Obtaining representation of SMT formula as SAT formula - z3

I've come up with an SMT formula in Z3 which outputs one solution to a constraint solving problem using only BitVectors and IntVectors of fixed length. The logic I use for the IntVectors is only simple Presburger arithmetic (of the form (x[i] - x[i + 1] <=/>= z) for some x and z). I also take the sum of all of the bits in the bitvector (NOT the binary value), and set that value to be within a range of [a, b].
This works perfectly. The only problem is that, as z3 works by always taking the easiest path towards determining satisfiability, I always get the same answer back, whereas in my domain I'd like to find a variety of substantially different solutions (I know for a fact that multiple, very different solutions exist). I'd like to use this nifty tool I found https://bitbucket.org/kuldeepmeel/weightgen, which lets you uniformly sample a constrained space of possibilities using SAT. To use this though, I need to convert my SMT formula into a SAT formula.
Do you know of any resources that would help me learn how to perform Presburger arithmetic and adding the bits of a bitvector as a SAT instance? Alternatively, do you know of any SMT solver which as an intermediate step outputs a readable description of the problem as a SAT instance?
Many thanks!
[Edited to reflect the fact that I really do need the uniform sampling feature.]

Related

Extracting upper and/or lower bound of a numerical variable in Z3

Is it possible to extract the upper and (or) lower bound of some numerical variables in Z3? Suppose there are some constraints on numerical variable x, and the cause of the constraints is that x must be in the interval [x_min, x_max]. Is there a way in Z3 to extract these bounds (x_min and x_max) (in case the solver calculates these values internally), without doing optimization (minimization and maximization).

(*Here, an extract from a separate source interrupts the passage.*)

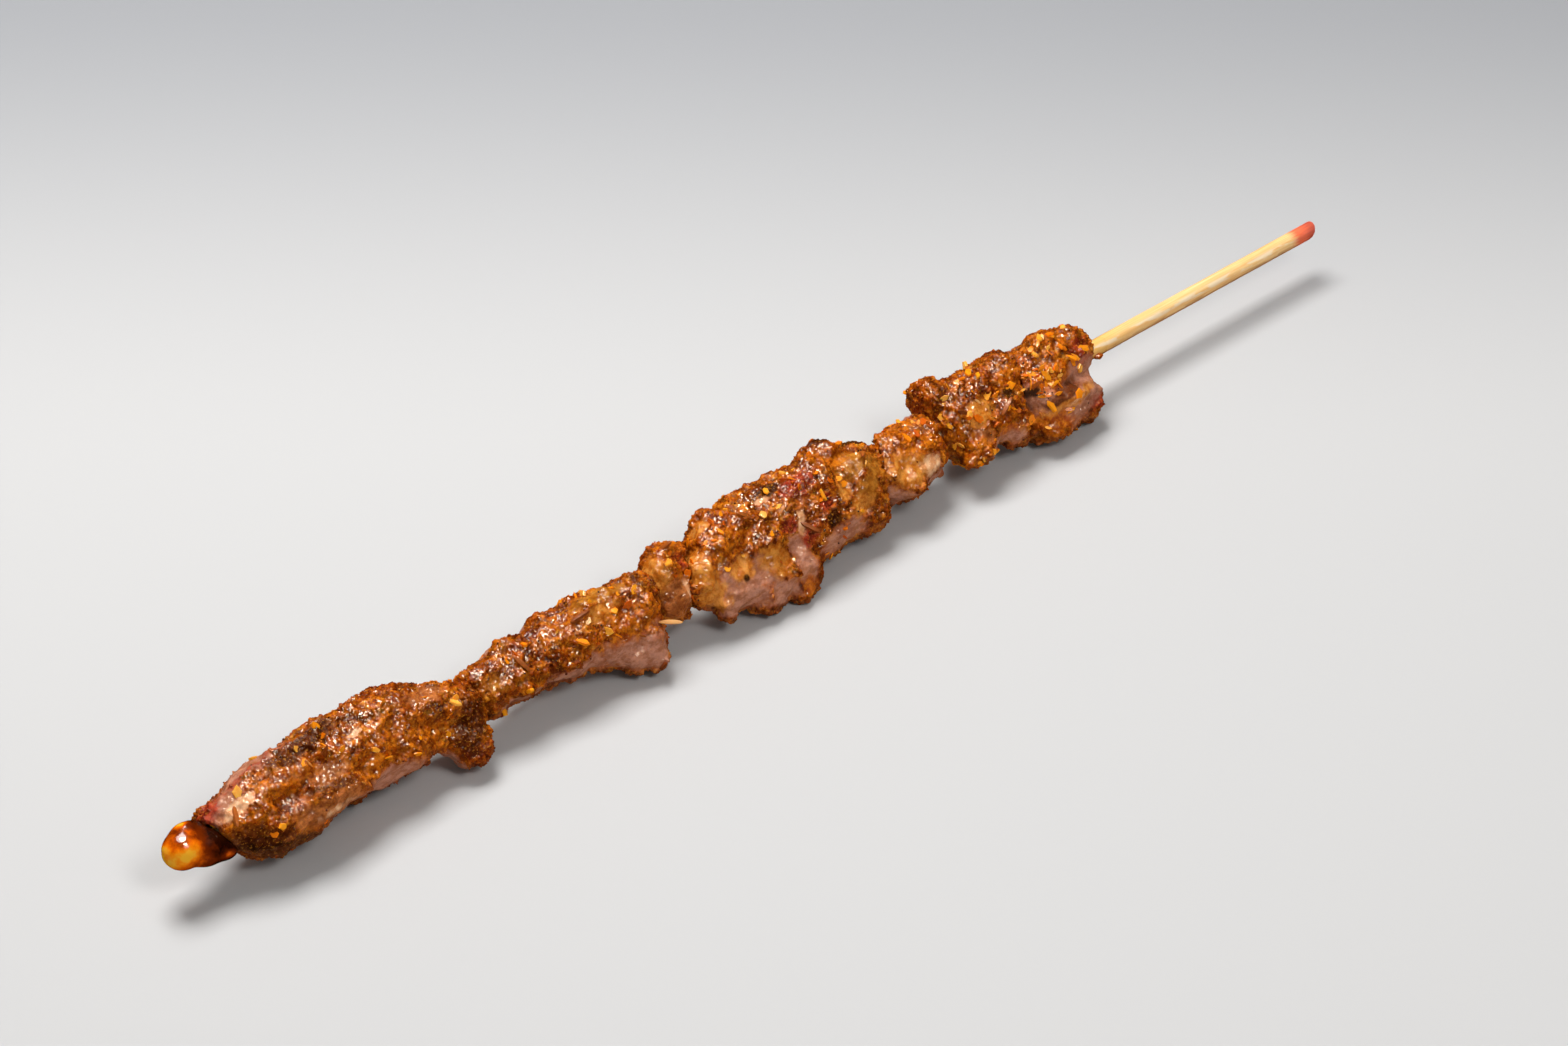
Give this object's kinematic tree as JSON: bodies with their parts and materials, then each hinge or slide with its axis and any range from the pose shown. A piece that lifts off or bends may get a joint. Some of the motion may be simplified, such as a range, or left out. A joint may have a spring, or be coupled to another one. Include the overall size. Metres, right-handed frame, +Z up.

You could try to increase Z3's verbosity, maybe you can find bounds in the output.
I doubt it, though: since Z3 is ultimately a SAT solver, any numerical solver that (tries to) decide satisfiability could be applied, but deciding satisfiability doesn't necessary require computing (reasonable) numerical bounds.

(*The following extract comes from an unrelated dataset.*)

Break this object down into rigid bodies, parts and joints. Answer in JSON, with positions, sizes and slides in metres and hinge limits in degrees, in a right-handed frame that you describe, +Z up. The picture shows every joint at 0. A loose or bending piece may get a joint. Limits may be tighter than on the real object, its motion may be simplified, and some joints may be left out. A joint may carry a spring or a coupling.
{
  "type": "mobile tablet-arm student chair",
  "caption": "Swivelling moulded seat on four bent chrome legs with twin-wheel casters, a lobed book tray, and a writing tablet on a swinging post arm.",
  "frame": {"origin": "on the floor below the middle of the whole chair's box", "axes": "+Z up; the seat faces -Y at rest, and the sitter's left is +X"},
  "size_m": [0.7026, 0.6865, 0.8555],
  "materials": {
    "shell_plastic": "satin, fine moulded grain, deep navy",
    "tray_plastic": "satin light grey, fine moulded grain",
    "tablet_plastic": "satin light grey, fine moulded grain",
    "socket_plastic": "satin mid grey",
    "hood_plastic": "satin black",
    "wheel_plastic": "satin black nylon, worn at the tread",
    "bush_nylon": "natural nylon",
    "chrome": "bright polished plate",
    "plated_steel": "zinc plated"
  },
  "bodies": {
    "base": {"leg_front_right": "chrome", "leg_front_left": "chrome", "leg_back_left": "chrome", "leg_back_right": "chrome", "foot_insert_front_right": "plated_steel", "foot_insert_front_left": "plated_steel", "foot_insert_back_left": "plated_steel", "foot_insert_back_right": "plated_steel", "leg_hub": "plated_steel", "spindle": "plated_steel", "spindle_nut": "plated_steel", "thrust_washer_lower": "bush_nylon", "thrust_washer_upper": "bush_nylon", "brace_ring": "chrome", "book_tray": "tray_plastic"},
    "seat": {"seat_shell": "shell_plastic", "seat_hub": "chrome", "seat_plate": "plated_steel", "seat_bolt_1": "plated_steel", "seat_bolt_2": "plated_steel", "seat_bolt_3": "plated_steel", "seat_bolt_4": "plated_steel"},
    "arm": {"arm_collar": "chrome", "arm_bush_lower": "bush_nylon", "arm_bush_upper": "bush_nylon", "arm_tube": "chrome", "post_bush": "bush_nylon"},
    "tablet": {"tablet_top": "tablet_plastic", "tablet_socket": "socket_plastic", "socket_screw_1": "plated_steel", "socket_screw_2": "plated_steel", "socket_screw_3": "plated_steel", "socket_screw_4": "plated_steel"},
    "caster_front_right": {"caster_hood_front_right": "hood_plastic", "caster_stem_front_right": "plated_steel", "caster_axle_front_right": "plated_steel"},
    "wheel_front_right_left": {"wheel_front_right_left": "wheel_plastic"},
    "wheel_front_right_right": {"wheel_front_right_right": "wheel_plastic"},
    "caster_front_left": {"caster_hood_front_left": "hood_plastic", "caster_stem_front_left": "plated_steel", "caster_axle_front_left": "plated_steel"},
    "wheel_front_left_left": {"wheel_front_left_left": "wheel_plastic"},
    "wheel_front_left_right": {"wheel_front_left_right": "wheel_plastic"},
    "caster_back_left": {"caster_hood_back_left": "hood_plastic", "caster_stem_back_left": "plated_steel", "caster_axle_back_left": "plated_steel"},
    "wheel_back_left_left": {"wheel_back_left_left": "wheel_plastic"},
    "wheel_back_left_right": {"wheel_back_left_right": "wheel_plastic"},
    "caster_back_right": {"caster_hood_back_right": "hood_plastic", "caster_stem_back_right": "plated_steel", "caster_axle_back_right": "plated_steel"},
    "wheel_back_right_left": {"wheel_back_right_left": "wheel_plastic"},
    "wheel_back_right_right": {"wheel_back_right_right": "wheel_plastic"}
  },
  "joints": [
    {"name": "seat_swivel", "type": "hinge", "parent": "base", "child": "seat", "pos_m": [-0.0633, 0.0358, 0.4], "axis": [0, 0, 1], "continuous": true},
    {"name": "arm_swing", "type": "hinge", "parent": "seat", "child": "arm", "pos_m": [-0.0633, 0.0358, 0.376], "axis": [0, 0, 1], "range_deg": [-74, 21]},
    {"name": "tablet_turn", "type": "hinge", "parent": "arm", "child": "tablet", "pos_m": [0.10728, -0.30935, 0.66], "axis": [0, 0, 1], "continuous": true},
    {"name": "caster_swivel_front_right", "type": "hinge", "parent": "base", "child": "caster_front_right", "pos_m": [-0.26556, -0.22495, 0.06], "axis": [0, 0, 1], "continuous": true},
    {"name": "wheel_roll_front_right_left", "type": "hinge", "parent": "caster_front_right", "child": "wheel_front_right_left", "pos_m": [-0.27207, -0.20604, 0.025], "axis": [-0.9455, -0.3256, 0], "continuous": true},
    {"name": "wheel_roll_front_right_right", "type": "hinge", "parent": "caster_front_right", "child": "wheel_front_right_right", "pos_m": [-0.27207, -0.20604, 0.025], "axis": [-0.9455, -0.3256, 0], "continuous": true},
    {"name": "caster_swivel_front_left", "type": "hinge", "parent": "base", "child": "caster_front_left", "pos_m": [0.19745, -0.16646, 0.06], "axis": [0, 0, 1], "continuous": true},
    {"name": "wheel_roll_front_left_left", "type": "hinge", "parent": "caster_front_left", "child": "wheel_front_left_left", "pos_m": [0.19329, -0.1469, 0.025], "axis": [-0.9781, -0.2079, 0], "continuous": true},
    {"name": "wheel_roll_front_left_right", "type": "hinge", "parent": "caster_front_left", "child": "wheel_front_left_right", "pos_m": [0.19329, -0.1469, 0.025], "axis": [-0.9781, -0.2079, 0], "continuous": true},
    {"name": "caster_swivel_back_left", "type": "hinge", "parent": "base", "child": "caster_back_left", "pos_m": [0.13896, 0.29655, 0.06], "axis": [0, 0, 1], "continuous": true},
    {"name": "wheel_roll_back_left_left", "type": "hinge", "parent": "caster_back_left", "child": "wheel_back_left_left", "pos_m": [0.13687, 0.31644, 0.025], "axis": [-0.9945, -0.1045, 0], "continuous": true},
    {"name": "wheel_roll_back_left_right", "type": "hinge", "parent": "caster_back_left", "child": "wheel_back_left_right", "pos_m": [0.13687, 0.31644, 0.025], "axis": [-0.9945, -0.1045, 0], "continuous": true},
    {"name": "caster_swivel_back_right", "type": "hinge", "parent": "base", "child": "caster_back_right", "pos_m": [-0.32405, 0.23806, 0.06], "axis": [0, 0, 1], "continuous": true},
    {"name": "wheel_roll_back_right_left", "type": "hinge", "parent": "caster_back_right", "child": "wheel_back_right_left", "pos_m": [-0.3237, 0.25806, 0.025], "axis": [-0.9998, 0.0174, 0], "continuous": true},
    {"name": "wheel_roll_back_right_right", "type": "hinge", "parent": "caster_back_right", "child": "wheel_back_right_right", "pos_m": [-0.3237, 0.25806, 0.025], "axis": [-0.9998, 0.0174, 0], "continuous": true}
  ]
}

Out of curiosity: why would you like to avoid optimisation queries?
In general, no.
The minimum/maximum optimal values of a variable x provide the tightest over-approximation of the satisfiable domain interval of x. This requires enumerating all possible Boolean assignments, not just one.
The (Dual) Simplex Algorithm inside the T-Solver for linear arithmetic keeps track of bounds for all arithmetic variables. However, these bounds are only valid for the (possibly partial) Boolean assignment that is currently being constructed by the SAT engine. In early pruning calls, there is no guarantee whatsoever about the significance of these bounds: the corresponding domain for a given variable x may be an under-approximation, an over-approximation or neither (compared to the domain of x wrt. the input formula).

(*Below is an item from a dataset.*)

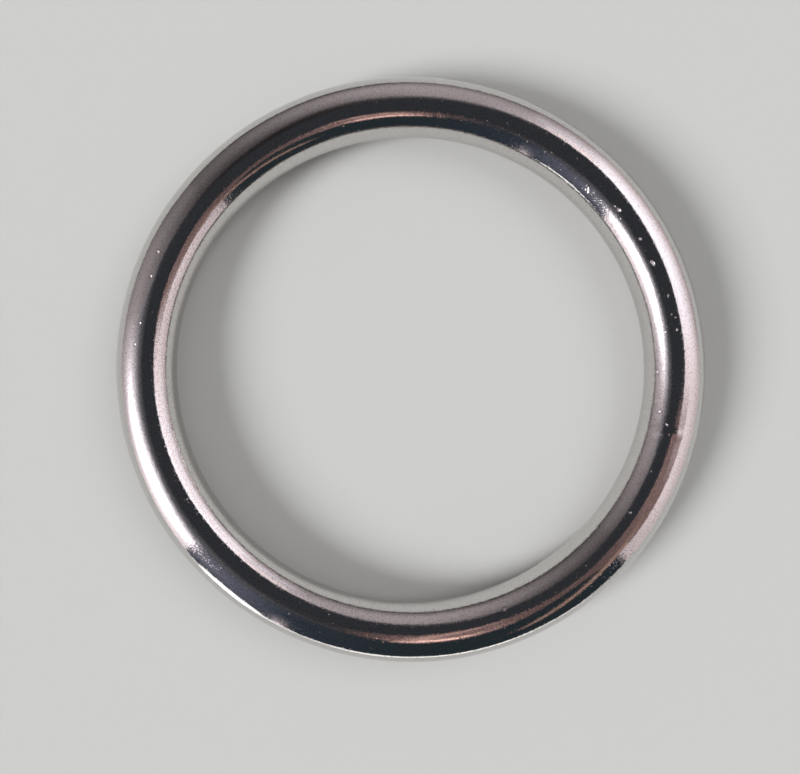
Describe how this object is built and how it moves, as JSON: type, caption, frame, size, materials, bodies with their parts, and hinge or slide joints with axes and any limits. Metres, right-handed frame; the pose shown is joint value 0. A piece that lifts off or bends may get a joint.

The Theory Combination approach implemented by a SMT solver can also affect the significance of the bounds available inside the LA-Solver. In this regard, I can vouch that Model-Based Theory Combination can be particularly nasty to deal with. With this approach, the SMT Solver may not generate some interface equalities/inequalities when the T-Solvers agree on the Model Value of an interface variable. However, this is counterproductive when one wants to know from the LA-Solver the valid domain of a variable x because it can provide an over-approximated interval even after finding a model of the input formula for a given total Boolean assignment.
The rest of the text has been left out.